У немцев до сих пор нет понимания, что же было в те годы разрушено. «Как будто оцепенев от ужаса войны на Востоке, мы не замечаем нечто, возможно, даже более важное, чем все злодеяния и зверства: конца того, что для поколений было безусловным и само собой разумеющимся»,— пишет Шлёгель, имея в виду культурную близость, в существовании которой никого не приходилось обстоятельно убеждать. Сюда относится и общность представлений о жизни, а также понятий, «сюда относятся и формы поведения, и жизненный уклад, разделяемые всеми и считающиеся достойными того, чтобы их защищать».
Несмотря на текущие события, эти рамки понимания не разрушались, считает он. Люди могли по-разному смотреть на вещи, но при этом не допускали крушения такого порядка. Система координат продолжала сохраняться потому, «что у всех, кто в ней находился, был один и тот же горизонт жизненных представлений и ожиданий. Общий горизонт рождается не из совместных договоренностей, а из великого множества предпосылок, создававшихся поколениями».

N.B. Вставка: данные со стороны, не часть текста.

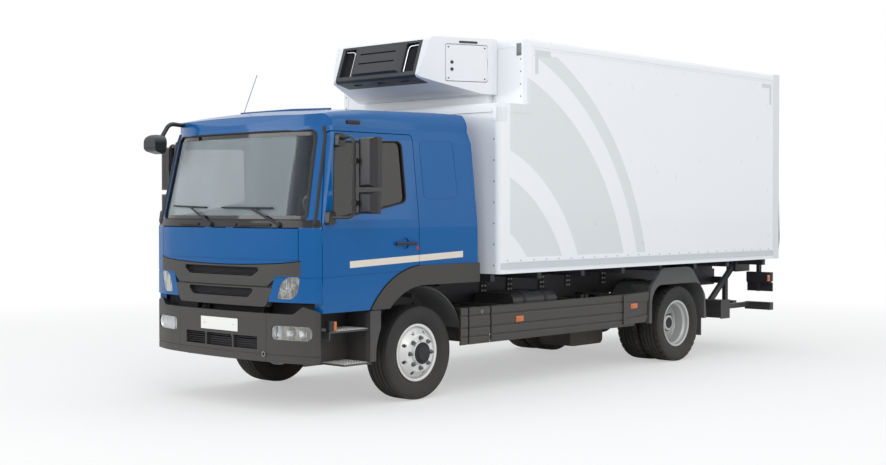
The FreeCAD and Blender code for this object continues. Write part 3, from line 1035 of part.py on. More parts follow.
def make_tail_lift():
    """Lift beam, arms, tilt cylinders, head, platform, rear guard and lamps."""
    y0, y1, z0, z1 = LIFT_BEAM
    beam = prism_x([(y0, z0, 15), (y1, z0, 15), (y1, z1, 15), (y0, z1, 15)], -1100, 1100)
    ends = [box(1100, 1108, y0 - 8, y1 + 8, z0 - 8, z1 + 8), box(-1108, -1100, y0 - 8, y1 + 8, z0 - 8, z1 + 8)]
    mounts = [box(RAIL_OUTER + SEAT_GAP, RAIL_OUTER + 20, y0 - 20, y1 + 60, z1 - 40, RAIL_HIGH - 30)]
    mounts.append(mirrored(mounts[0]))
    link_start = (LIFT_PIVOT[0] + LINK_OFFSET[0], LIFT_PIVOT[1] + LINK_OFFSET[1])
    link_end = (LIFT_HEAD_PIVOT[0] + LINK_OFFSET[0], LIFT_HEAD_PIVOT[1] + LINK_OFFSET[1])
    lugs = []
    for x0, x1 in ((ARM_X[1] + 5, ARM_X[1] + 20), (LINK_X[0] - 20, LINK_X[0] - 5)):
        lugs.append(box(x0, x1, y1 - 1, LIFT_PIVOT[0] + 30, z0 + 40, z1))
    pins = [rod((LINK_X[0] - 20, *p), (ARM_X[1] + 20, *p), PIN_RADIUS) for p in (LIFT_PIVOT, link_start)]
    left = lugs + pins
    save("lift_beam", joined([beam] + ends + mounts + left + [mirrored(s) for s in left]))

    arm = bar(ARM_X, LIFT_PIVOT, LIFT_HEAD_PIVOT, ARM_HEIGHT, PIN_RADIUS)
    save("lift_arms", *both(arm))
    link = bar(LINK_X, link_start, link_end, LINK_HEIGHT, PIN_RADIUS)
    save("tilt_cylinders", *both(link))

    head = []
    for x0, x1 in ((ARM_X[1] + 5, ARM_X[1] + 20), (LINK_X[0] - 20, LINK_X[0] - 5)):
        head.append(box(x0, x1, LIFT_HEAD_PIVOT[0] - 45, FOLD_PIVOT[0] - 10, 945, 1085))
    head += [rod((LINK_X[0] - 20, *p), (ARM_X[1] + 20, *p), PIN_RADIUS) for p in (LIFT_HEAD_PIVOT, link_end)]
    tube = rod((-900, *FOLD_PIVOT), (900, *FOLD_PIVOT), 20)
    save("lift_head", joined(head + [mirrored(s) for s in head] + [tube]))

    skin = PLATFORM_SKIN
    plate = prism_x([(PLATFORM_INNER, PLATFORM_LOW), (PLATFORM_INNER + skin, PLATFORM_LOW),
                     (WHEELBASE + REAR_OVERHANG, PLATFORM_LOW + 200), (WHEELBASE + REAR_OVERHANG, PLATFORM_LOW + 260),
                     (PLATFORM_INNER + 20, PLATFORM_HIGH), (PLATFORM_INNER, PLATFORM_HIGH)], -PLATFORM_HALF, PLATFORM_HALF)
    wall, half = PLATFORM_WALL, PLATFORM_HALF + 1
    pitch = (PLATFORM_HIGH - PLATFORM_LOW - 260) / PLATFORM_CELLS
    core = prism_x([(PLATFORM_INNER + wall, PLATFORM_LOW + 60), (PLATFORM_INNER + skin - wall, PLATFORM_LOW + 60),
                    (WHEELBASE + REAR_OVERHANG - wall, PLATFORM_LOW + 215),
                    (WHEELBASE + REAR_OVERHANG - wall, PLATFORM_LOW + 255),
                    (PLATFORM_INNER + 20, PLATFORM_HIGH - 40), (PLATFORM_INNER + wall, PLATFORM_HIGH - 40)], -half, half)
    ribs = [box(-half, half, PLATFORM_INNER, PLATFORM_INNER + 200, PLATFORM_LOW + 60 + pitch * n - wall / 2,
                PLATFORM_LOW + 60 + pitch * n + wall / 2) for n in range(1, PLATFORM_CELLS + 1)]
    plate = plate.cut(core.cut(ribs))
    knuckles = []
    for x in (-560, 0, 560):
        ear = prism_x([(FOLD_PIVOT[0] - 32, FOLD_PIVOT[1] - 32, 30), (FOLD_PIVOT[0] + 32, FOLD_PIVOT[1] - 32, 30),
                       (FOLD_PIVOT[0] + 32, PLATFORM_LOW + 2), (FOLD_PIVOT[0] - 32, PLATFORM_LOW + 2)], x - 60, x + 60)
        knuckles.append(ear.cut(rod((x - 70, *FOLD_PIVOT), (x + 70, *FOLD_PIVOT), 20.5)))
    save("lift_platform", joined([plate] + knuckles))

    guard_y = (BOX_REAR - 25.5, BOX_REAR + 54.5)
    drop_y = (RAIL_REAR - 60, RAIL_REAR)
    centre = box(-680, 680, guard_y[0], guard_y[1], 471, 565)
    stub = box(845, 1200, guard_y[0], guard_y[1], 471, 565)
    drop = [box(600, 650, *drop_y, 520, RAIL_LOW + 100),
            box(RAIL_OUTER + SEAT_GAP, 650, *drop_y, RAIL_LOW + 20, RAIL_LOW + 100),
            box(600, 650, drop_y[0], guard_y[0] + 1, 480, 560)]
    outer_drop = [box(845, 905, y1 + SEAT_GAP, guard_y[0] + 1, 500, 560)]
    left = drop + outer_drop
    save("underride_guard", joined([centre] + drop + [mirrored(s) for s in drop]), joined([stub] + outer_drop),
         mirrored(joined([stub] + outer_drop)))

    back, rear = BOX_REAR - 15.5, BOX_REAR + 44.5
    plate = box(845, 1200, rear - 10, rear, 700, 812)
    cluster = box(860, 1195, back, rear + 10, 825, 940)
    hanger = box(1000, 1040, back, rear, 700, BOX_LOW - 1)
    top = box(960, 1100, BOX_REAR - 135.5, rear, BOX_LOW - 13, BOX_LOW - SEAT_GAP)
    save("rear_lamps", *both(joined([plate, cluster, hanger, top])))


def make_kerb_mirror():
    """Mirror on an arm over the far front corner of the cab."""
    arm = tube([(-900, -1090, 2520), (-900, -1300, 2535), (-900, -1390, 2400)], 20, 90)
    front = -FRONT_OVERHANG - KERB_MIRROR_REACH
    head = prism_y([(-990, 2240, 70), (-810, 2240, 70), (-810, 2425, 80), (-990, 2425, 80)], front, front + 140)
    head = head.common(prism_x([(front, 2275, 45), (front + 125, 2240, 20), (front + 135, 2425, 20),
                                (front, 2425, 60)], -1000, -800))
    save("kerb_mirror", joined([arm.cut(cab_outer).cut(roof_solid(0)), head]))


os.makedirs("parts", exist_ok=True)
make_cab()
make_doors()
make_wheels()
make_chassis()
make_box()
make_unit()
make_tail_lift()
make_kerb_mirror()
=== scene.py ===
"""Surface finishes and small fittings of a refrigerated box truck, built around its solid model."""

import logging
import math
from dataclasses import dataclass, field, replace
from enum import Enum
from typing import Callable, Iterable, Sequence

import bmesh
import bpy
from mathutils import Matrix, Vector


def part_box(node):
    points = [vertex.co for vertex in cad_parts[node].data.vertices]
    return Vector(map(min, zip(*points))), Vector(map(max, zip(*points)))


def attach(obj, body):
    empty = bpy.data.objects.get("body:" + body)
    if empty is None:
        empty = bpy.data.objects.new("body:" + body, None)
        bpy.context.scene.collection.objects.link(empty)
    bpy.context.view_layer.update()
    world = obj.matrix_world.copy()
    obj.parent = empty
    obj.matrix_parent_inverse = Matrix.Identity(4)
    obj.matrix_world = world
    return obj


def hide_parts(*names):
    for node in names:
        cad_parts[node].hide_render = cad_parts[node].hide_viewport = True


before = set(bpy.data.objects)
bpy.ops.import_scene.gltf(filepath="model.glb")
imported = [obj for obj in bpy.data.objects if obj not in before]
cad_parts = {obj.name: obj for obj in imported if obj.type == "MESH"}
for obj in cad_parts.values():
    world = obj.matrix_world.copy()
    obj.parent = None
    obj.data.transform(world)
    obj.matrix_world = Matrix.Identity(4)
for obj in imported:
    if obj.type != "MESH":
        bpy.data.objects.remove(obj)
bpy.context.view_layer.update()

Point = tuple[float, float, float]
Spot = tuple[float, float]
Corners = tuple[tuple[float, ...], ...]
Colour = tuple[float, float, float, float]

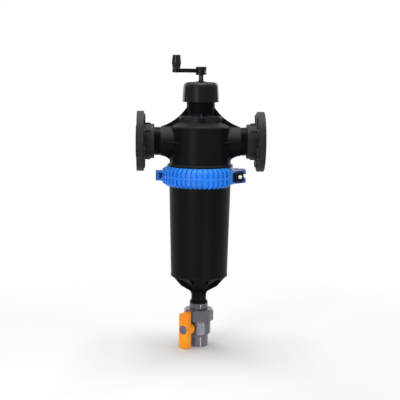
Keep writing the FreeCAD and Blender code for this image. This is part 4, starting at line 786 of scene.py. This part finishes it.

Если так, то исторический вывод Шлёгеля может оказаться справедливым и для нашего времени: «Конец того, что принято считать само собой разумеющимся, маркирует цивилизационные разрывы ярче, нежели разрывы дипломатических отношений и даже войны. Вместе с концом само собой разумеющихся вещей наступает конец рутинного порядка, на котором зиждутся безмолвные функции нашей цивилизации».